··· Extracted data

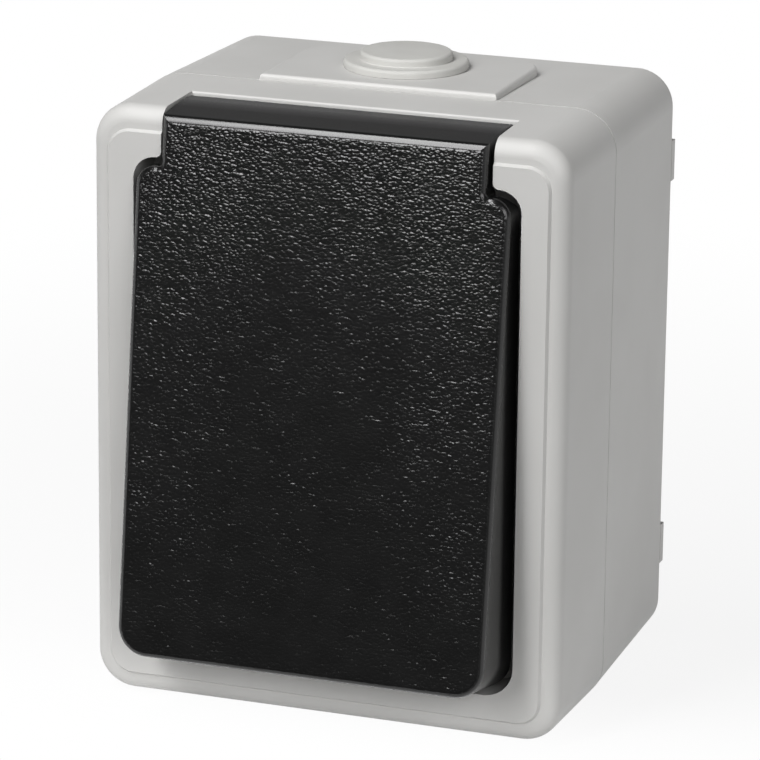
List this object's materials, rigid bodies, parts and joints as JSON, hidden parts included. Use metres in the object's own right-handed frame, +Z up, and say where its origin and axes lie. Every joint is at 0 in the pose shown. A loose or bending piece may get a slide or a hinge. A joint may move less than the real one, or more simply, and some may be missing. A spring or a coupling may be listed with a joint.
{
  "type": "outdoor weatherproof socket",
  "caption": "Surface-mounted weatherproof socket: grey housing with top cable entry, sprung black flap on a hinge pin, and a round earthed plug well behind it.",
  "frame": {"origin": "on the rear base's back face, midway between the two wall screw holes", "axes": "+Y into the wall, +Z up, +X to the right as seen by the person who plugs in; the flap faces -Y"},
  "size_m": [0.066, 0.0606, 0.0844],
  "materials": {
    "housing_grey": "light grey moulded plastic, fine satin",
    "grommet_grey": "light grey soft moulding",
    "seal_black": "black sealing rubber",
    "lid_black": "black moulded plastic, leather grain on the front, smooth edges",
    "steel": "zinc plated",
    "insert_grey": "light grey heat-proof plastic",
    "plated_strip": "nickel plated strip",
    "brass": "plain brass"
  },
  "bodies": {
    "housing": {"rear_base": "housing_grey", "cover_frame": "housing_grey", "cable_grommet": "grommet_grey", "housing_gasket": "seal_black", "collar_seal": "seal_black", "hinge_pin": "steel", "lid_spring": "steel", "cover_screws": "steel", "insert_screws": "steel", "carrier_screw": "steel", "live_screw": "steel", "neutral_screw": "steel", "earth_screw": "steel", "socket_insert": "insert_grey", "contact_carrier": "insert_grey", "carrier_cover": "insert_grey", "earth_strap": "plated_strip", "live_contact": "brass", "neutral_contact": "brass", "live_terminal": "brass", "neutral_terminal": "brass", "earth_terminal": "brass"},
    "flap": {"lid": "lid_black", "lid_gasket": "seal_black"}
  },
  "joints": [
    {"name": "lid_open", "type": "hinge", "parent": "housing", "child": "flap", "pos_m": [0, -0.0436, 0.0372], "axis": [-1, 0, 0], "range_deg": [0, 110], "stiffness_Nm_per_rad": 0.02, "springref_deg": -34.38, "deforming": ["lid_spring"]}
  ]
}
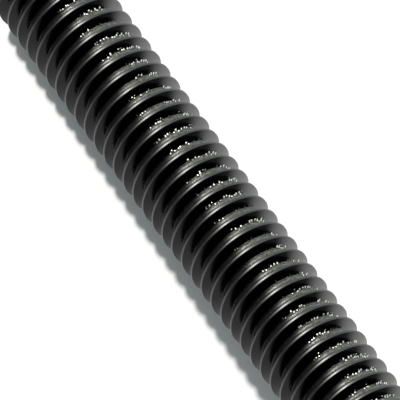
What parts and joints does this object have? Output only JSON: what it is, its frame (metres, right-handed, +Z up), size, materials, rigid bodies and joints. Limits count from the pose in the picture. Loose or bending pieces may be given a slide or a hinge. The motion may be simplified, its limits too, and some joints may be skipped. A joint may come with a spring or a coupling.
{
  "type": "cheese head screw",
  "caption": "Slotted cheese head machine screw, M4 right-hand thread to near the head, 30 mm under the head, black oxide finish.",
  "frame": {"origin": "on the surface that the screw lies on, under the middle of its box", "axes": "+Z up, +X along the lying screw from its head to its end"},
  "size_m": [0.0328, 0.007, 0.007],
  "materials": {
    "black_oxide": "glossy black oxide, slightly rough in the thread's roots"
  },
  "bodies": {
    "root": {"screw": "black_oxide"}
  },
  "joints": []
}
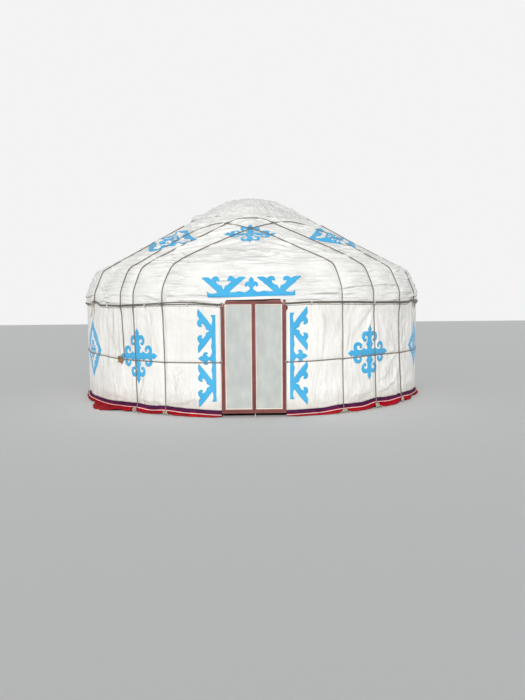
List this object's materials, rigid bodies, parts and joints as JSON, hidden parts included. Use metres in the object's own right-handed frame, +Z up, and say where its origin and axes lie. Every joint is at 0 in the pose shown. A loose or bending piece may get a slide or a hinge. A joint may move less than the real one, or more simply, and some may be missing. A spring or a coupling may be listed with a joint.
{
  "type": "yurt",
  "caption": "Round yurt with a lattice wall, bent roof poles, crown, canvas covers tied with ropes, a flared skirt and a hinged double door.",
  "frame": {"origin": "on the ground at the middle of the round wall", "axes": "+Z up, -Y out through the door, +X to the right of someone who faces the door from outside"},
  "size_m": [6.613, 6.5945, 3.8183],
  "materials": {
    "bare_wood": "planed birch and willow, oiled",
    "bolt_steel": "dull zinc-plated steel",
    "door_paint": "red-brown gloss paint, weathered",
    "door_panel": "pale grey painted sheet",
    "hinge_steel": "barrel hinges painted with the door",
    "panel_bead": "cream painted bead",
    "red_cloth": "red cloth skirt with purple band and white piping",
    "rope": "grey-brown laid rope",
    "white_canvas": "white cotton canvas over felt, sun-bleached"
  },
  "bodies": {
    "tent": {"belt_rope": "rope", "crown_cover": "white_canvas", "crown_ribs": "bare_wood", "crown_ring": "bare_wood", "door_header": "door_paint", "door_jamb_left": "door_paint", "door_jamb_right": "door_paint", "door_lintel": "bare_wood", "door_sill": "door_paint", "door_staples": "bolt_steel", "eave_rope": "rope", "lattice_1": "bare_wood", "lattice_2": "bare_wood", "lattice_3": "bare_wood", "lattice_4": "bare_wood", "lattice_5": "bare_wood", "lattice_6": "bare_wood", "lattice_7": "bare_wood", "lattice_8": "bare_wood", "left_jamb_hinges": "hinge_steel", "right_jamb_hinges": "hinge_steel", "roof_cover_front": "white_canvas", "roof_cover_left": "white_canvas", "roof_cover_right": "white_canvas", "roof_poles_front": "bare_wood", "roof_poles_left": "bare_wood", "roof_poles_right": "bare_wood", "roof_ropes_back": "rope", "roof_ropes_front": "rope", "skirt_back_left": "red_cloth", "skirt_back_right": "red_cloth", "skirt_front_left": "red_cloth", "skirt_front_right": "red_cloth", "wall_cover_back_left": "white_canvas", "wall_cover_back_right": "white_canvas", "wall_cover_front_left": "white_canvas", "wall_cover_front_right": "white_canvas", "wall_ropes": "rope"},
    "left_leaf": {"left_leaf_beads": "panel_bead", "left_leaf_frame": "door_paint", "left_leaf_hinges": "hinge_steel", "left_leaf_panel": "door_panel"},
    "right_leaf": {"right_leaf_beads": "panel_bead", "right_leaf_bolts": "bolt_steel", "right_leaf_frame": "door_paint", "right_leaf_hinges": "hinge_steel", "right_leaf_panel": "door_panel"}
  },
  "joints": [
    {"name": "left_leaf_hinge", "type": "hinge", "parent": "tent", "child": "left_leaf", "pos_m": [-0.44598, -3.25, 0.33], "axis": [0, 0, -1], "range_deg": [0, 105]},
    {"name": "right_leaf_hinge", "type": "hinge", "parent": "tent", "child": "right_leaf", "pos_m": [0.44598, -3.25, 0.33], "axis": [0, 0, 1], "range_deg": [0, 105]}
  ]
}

······
··· Extracted data

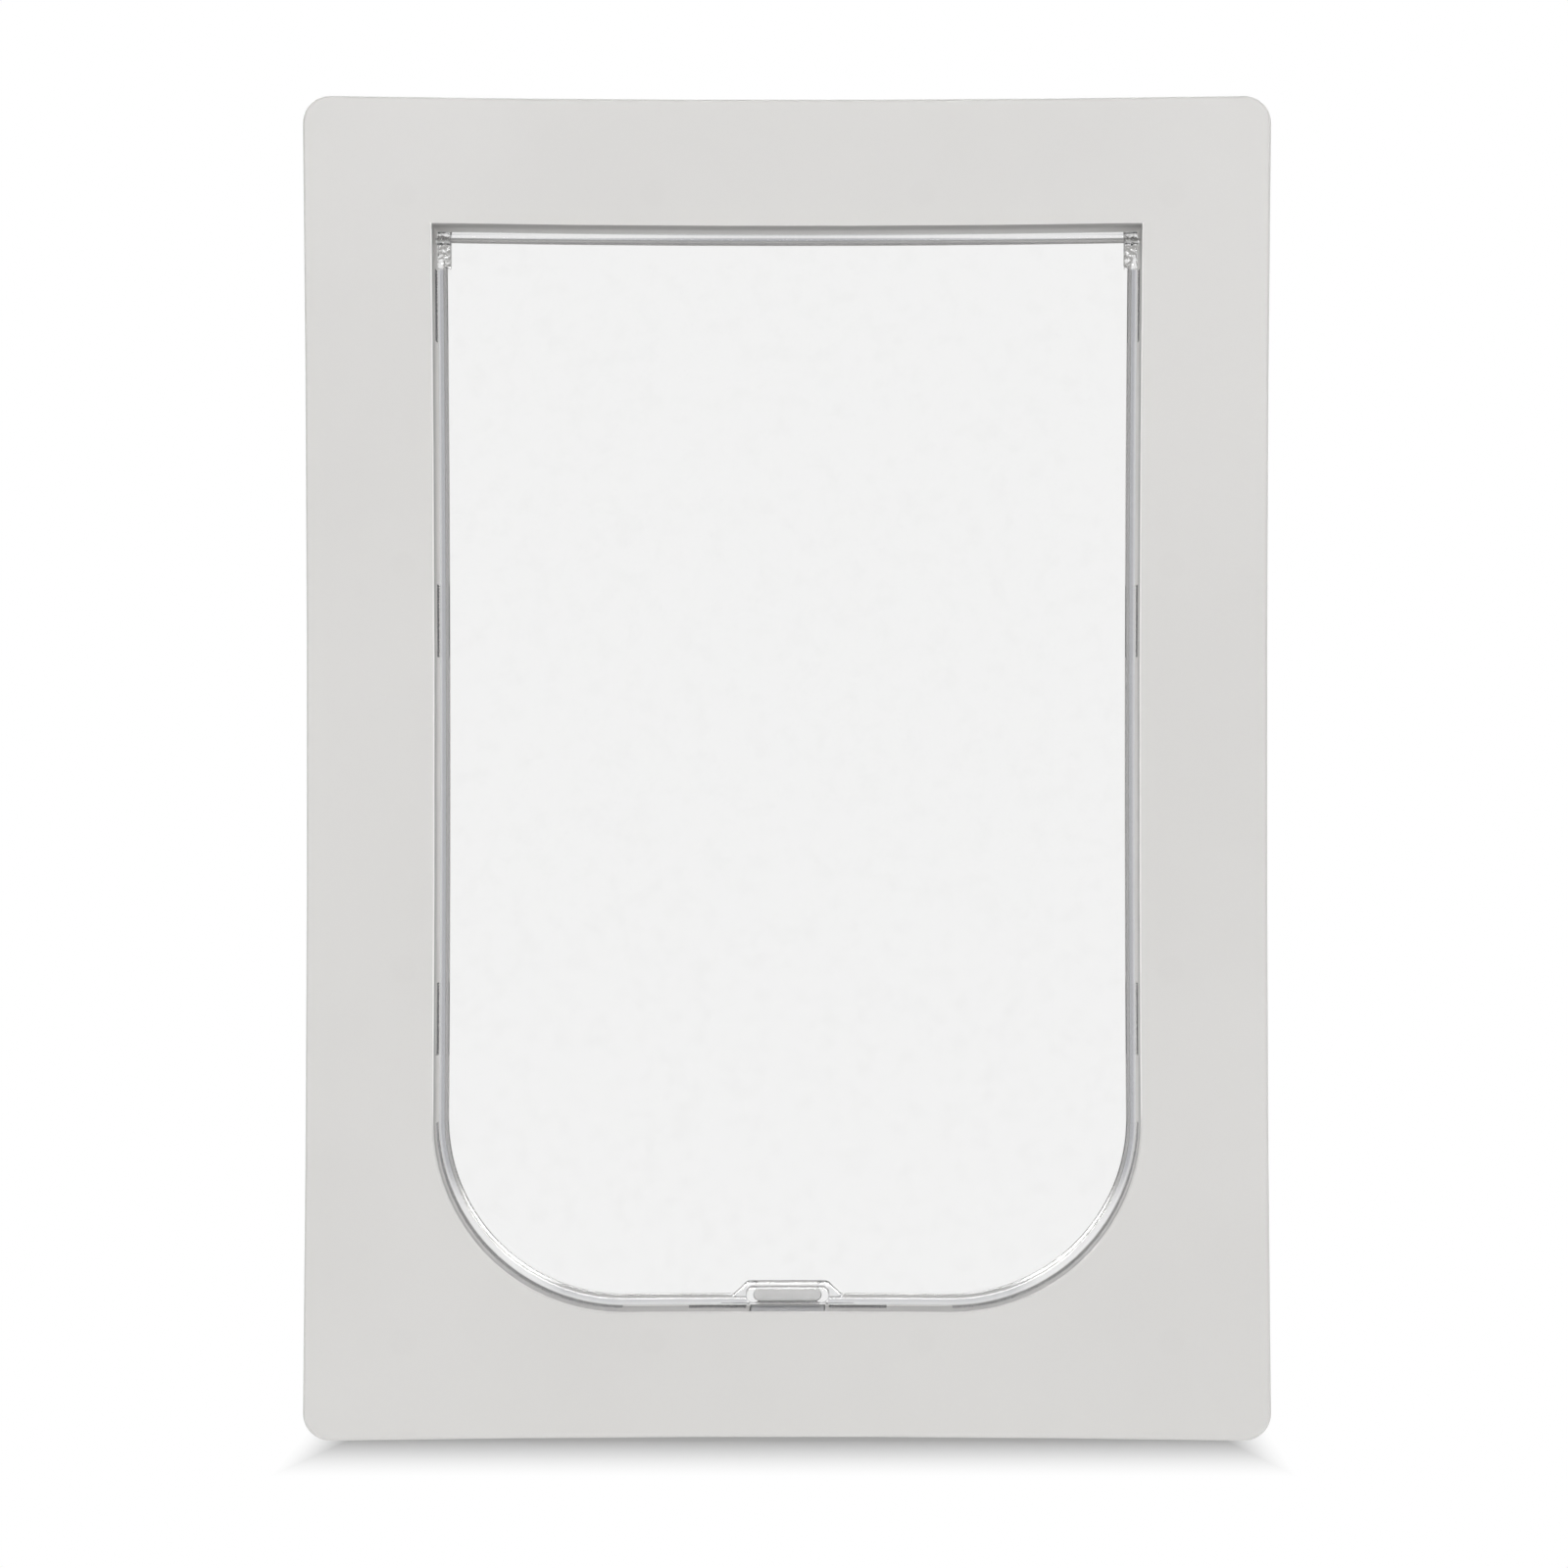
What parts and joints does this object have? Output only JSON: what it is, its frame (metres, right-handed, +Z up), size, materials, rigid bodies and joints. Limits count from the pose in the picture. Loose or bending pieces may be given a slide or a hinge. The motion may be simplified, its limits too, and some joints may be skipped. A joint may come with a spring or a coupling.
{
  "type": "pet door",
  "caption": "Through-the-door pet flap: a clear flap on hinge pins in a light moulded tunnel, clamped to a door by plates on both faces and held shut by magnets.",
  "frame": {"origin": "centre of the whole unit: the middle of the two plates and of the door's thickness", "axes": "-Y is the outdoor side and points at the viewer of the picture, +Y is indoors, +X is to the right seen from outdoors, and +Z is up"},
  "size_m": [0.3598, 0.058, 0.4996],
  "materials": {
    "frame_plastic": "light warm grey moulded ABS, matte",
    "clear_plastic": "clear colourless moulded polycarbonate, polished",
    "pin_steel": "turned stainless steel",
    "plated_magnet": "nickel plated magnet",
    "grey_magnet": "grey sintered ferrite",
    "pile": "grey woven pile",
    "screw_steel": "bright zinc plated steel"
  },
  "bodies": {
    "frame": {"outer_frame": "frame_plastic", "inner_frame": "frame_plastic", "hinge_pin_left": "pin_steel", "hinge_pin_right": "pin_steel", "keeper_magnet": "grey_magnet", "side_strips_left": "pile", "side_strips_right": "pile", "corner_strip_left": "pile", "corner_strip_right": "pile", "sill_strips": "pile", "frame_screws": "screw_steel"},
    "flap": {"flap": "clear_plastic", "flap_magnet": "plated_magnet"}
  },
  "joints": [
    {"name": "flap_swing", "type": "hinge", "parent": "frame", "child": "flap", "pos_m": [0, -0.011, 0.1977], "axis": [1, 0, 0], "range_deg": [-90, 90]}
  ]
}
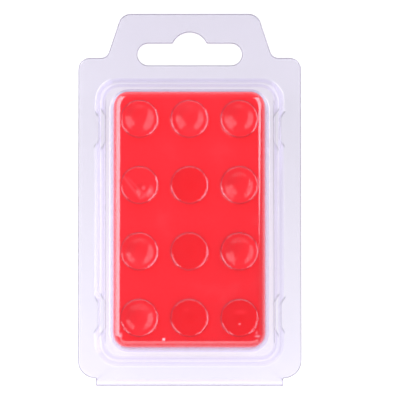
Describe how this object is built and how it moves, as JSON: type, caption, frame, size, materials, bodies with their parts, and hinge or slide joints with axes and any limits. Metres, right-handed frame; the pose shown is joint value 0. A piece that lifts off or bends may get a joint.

······
··· Extracted data

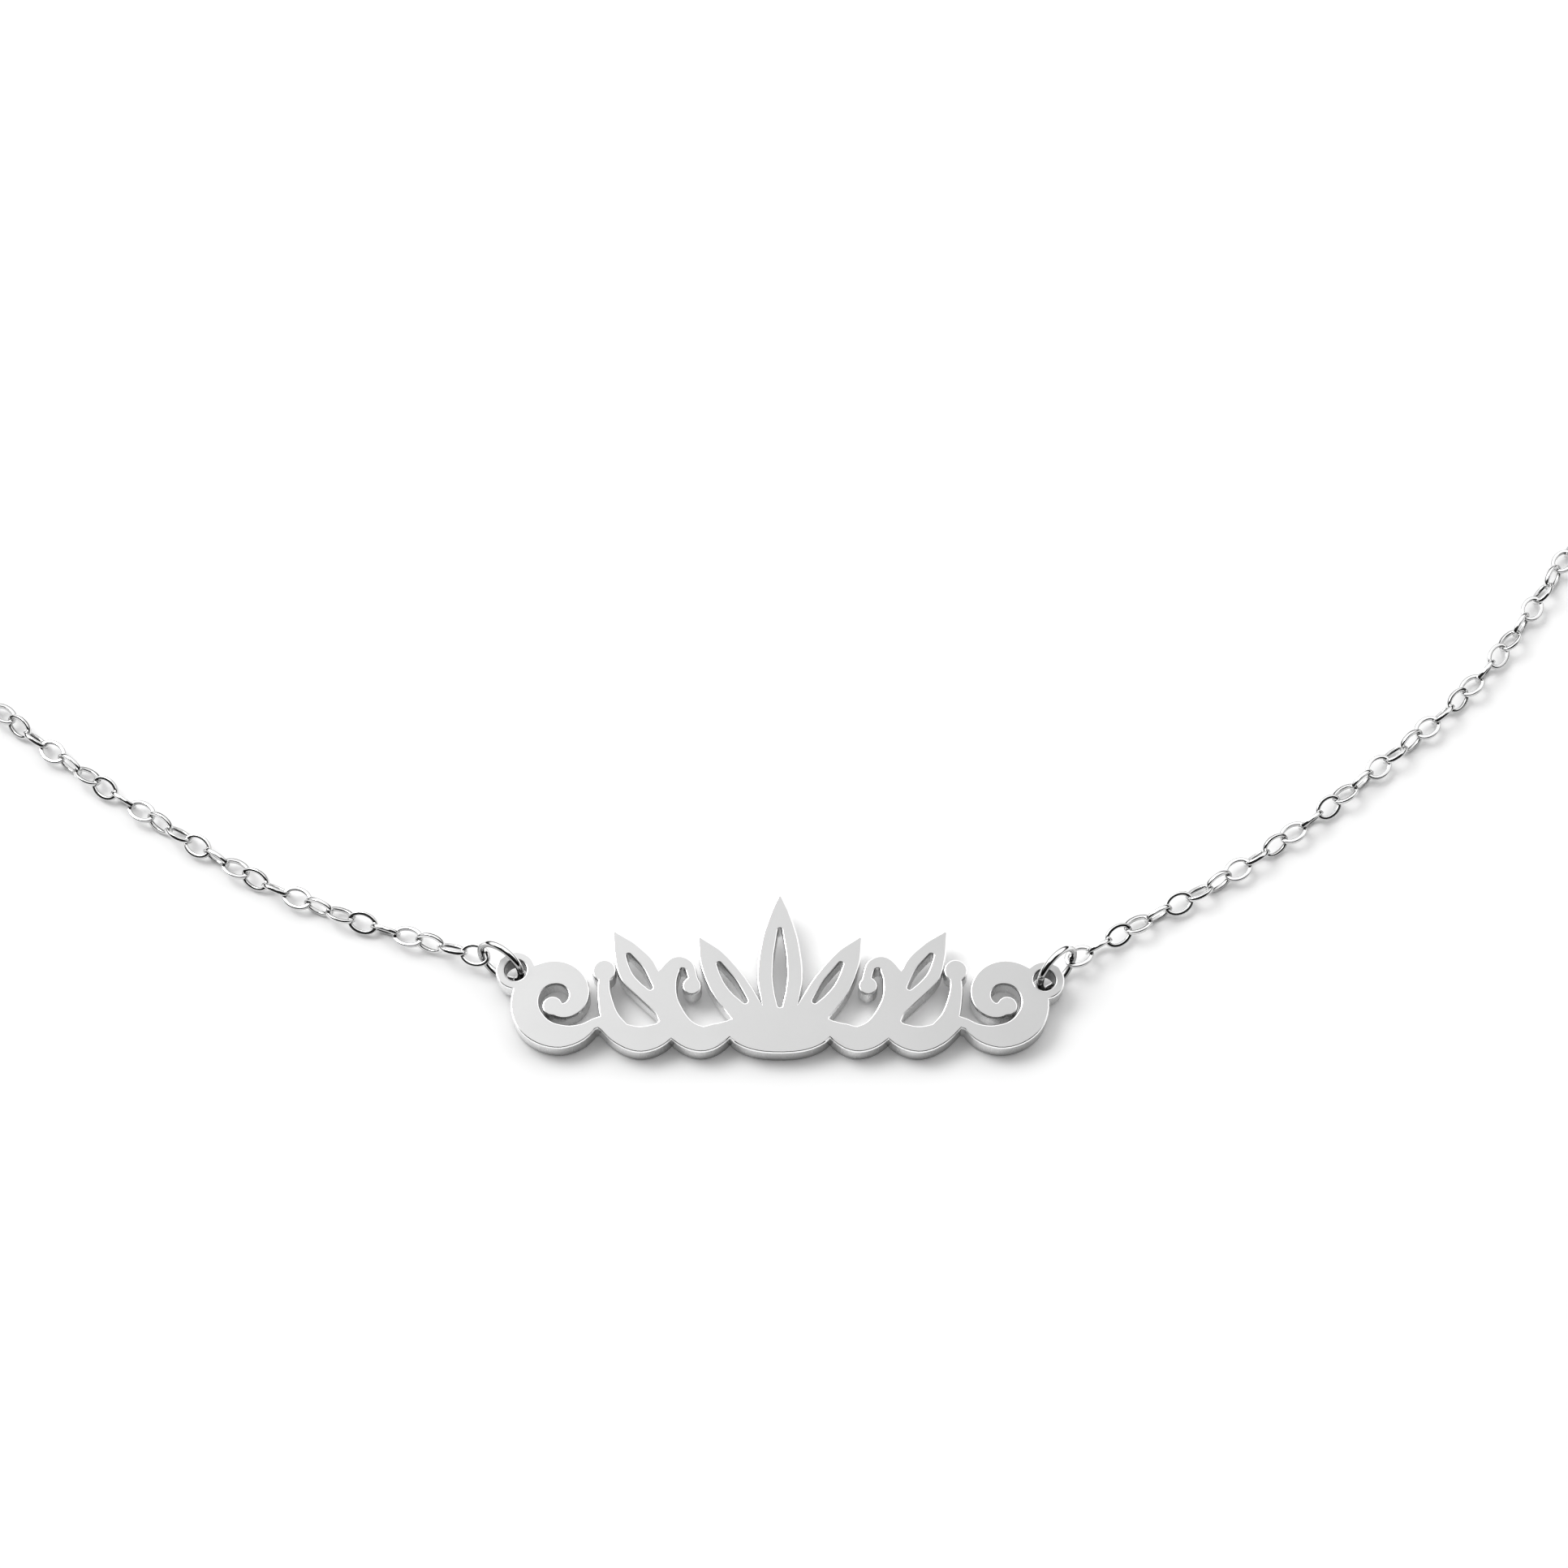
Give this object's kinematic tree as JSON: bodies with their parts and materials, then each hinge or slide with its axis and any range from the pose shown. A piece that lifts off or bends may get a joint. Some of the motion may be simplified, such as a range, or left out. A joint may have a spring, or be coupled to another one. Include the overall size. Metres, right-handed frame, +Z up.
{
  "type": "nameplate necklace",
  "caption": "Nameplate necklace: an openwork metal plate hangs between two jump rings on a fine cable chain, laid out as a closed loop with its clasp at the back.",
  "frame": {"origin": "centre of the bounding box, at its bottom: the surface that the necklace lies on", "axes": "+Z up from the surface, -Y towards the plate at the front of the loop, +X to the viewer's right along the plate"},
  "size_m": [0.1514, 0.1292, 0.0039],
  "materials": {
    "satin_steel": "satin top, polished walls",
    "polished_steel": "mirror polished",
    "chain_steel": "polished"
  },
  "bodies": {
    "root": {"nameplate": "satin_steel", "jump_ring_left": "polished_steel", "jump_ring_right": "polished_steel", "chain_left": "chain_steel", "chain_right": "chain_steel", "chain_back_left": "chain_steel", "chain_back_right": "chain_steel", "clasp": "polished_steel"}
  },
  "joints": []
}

······

**Stated exercise:** For this exercise, gather every line of the data that contains the word "their".

**Output of the exercise:**
Describe how this object is built and how it moves, as JSON: type, caption, frame, size, materials, bodies with their parts, and hinge or slide joints with axes and any limits. Metres, right-handed frame; the pose shown is joint value 0. A piece that lifts off or bends may get a joint.
Give this object's kinematic tree as JSON: bodies with their parts and materials, then each hinge or slide with its axis and any range from the pose shown. A piece that lifts off or bends may get a joint. Some of the motion may be simplified, such as a range, or left out. A joint may have a spring, or be coupled to another one. Include the overall size. Metres, right-handed frame, +Z up.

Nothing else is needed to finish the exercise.